On Thursday Sept. 19, Geneseo Student Association hosted the first of three open forums for the fall 2013 semester, run by SA Director of Public Relations senior Riley Burchell. The meeting covered several topics of interest to students, including medical amnesty, financial policy and academic advisement.
The forum began with discussion on medical amnesty, a policy promoted in spring 2013. According to the policy, if an underage student has engaged in drinking and another student needs medical assistance, making a call for someone else is something “that is taken into consideration if you yourself were under the influence of alcohol,” according to Student Association Vice President Katie Becker said.
“I think that [the new medical amnesty policy] really does embody a lot of what is an integral part of the SUNY Geneseo life and campus life and community,” Burchell said. “It is the idea that you cannot be a bystander.”
As discussion continued, the students began brainstorming ways to advertise the new policy.
“It really needs to be publicized; it really needs to be made known,” SA Director of Inter-Residence Affairs senior Olivia Kelly said.
Those in attendance offered various ideas for more effective publicizing, including the use of stickers on the doors of residence halls or door tags to spread awareness.
According to Becker, “direct contact,” as opposed to a Facebook notification, is a more effective way to reach people.
The forum then transitioned into a discussion on financial policy and academic advisement.
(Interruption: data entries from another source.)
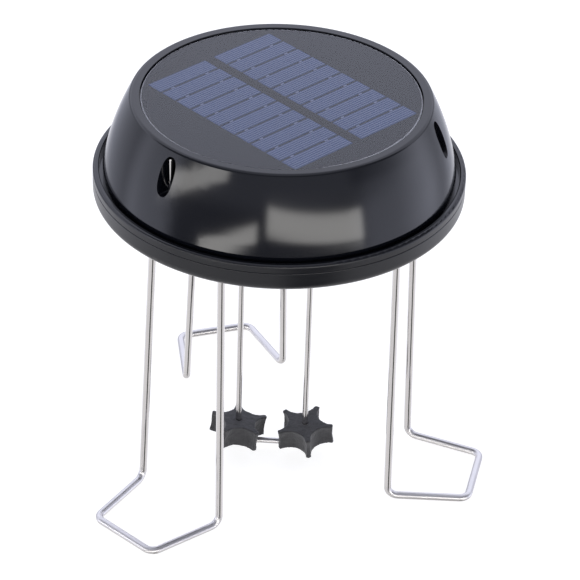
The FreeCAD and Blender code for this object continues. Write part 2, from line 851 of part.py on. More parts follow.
def armature_core():
    """Three poles on a hub: each a neck and a curved tip."""
    bottom = core_z()
    top = bottom + core_height
    rim = ring(core_radius, core_radius - core_pole_tip, bottom, top)
    necks = []
    slots = []
    for i in range(3):
        neck = Part.makeBox(core_radius - 0.5, core_pole_neck, core_height,
                            Vector(0, -core_pole_neck / 2, bottom))
        slot = Part.makeBox(core_radius + 1, core_slot_width, core_height + 2,
                            Vector(0, -core_slot_width / 2, bottom - 1))
        necks.append(about_axis(neck, i * 120))
        slots.append(about_axis(slot, i * 120 + 60))
    core = rim.cut(slots).fuse(necks + [disc(core_hub_radius, bottom, top)]).removeSplitter()
    return core.cut(disc(shaft_radius + hub_fit_gap, bottom - 1, top + 1))


def armature_windings():
    solids = []
    start = core_hub_radius + 0.5
    end = core_radius
    inner = core_pole_neck + 2 * winding_gap
    outer = inner + 2 * winding_thickness
    bottom = core_z() - winding_thickness
    height = core_height + 2 * winding_thickness
    for i in range(3):
        coil = Part.makeBox(end - start, outer, height, Vector(start, -outer / 2, bottom))
        coil = coil.makeFillet(0.8, [e for e in coil.Edges if abs(e.tangentAt(0).x) > 0.9])
        neck = Part.makeBox(end - start + 2, inner, core_height + 2 * winding_gap,
                            Vector(start - 1, -inner / 2, core_z() - winding_gap))
        sector = Part.makeCylinder(core_radius - core_pole_tip - winding_gap, height + 2,
                                   Vector(0, 0, bottom - 1), UP, 116)
        sector.rotate(ORIGIN, UP, -58)
        solids.append(about_axis(coil.cut(neck).common(sector), i * 120))
    return Part.makeCompound(solids)


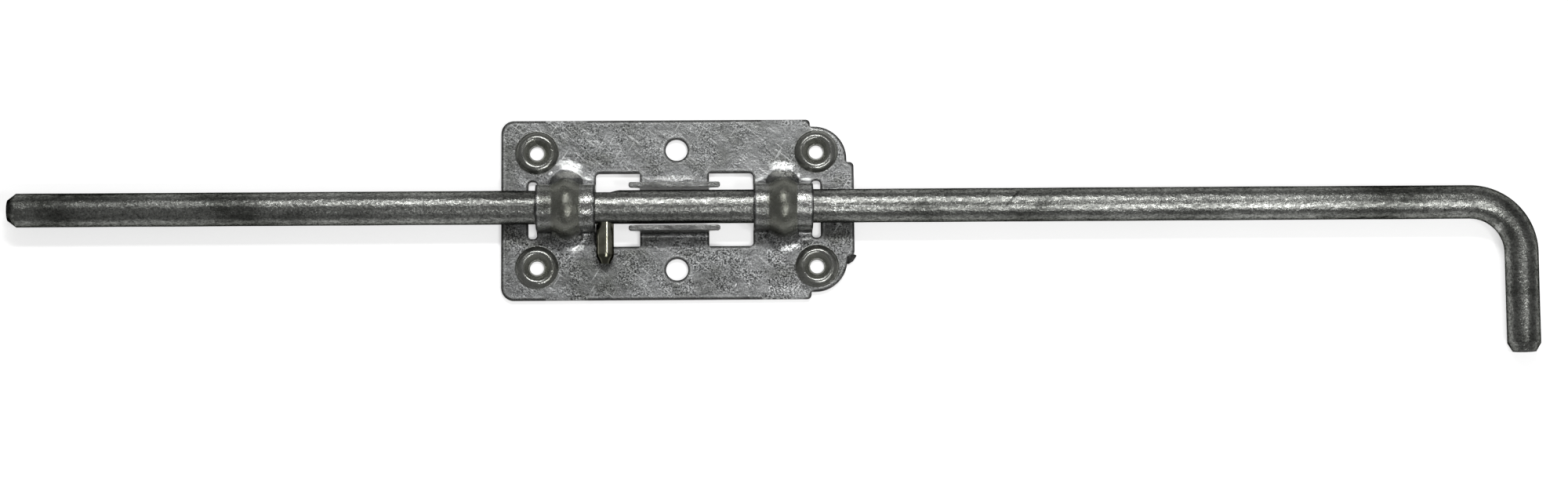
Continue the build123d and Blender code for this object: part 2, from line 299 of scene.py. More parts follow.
@dataclass(frozen=True)
class GalvanisedSheet:
    """Hot-dip zinc on pressed sheet: matt grey, finely grained and cloudy, with rims of painted
    shade.

    Names that end in share say how much of a colour shows. An Ease over X, Y or Z reads
    millimetres, and one over noise reads a level from nought to one.
    """

    name: str = "galvanised_sheet_zinc"
    metallic: float = 0.88
    edge_tint: str = "#c8c8c6"
    # clouds, drawn out a little along the sheet's rolling direction
    pale: str = "#818282"
    middle: str = "#747575"
    dark: str = "#626361"
    cloud_mm: float = 13.0
    cloud_roughness: float = 0.55
    rolled_degrees: float = 20.0
    rolled_scale: Triple = (0.8, 1.2, 1.0)
    to_middle: Ease = Ease(0.32, 0.54)
    to_pale: Ease = Ease(0.5, 0.72)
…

“I don’t know anything about finances … I think that’s what deters a lot of students from really feeling like Student Association is a place that is essentially built around them and for them,” Burchell said. “The amount of confusion about how the SA budget works, where the money goes [and] how the money is allocated is really daunting and really confusing.”
“It is important people know where the money is, where the money’s going, that kind of thing,” Becker said.
In addition to financial policy, the forum addressed academic advisement with regard to its level of student accessibility.
“If you don’t know how to take advantage of the academic system, a lot of people get lost,” Burchell said. “This is displayed by people changing their major five times ... I think advisement needs to be looked at.”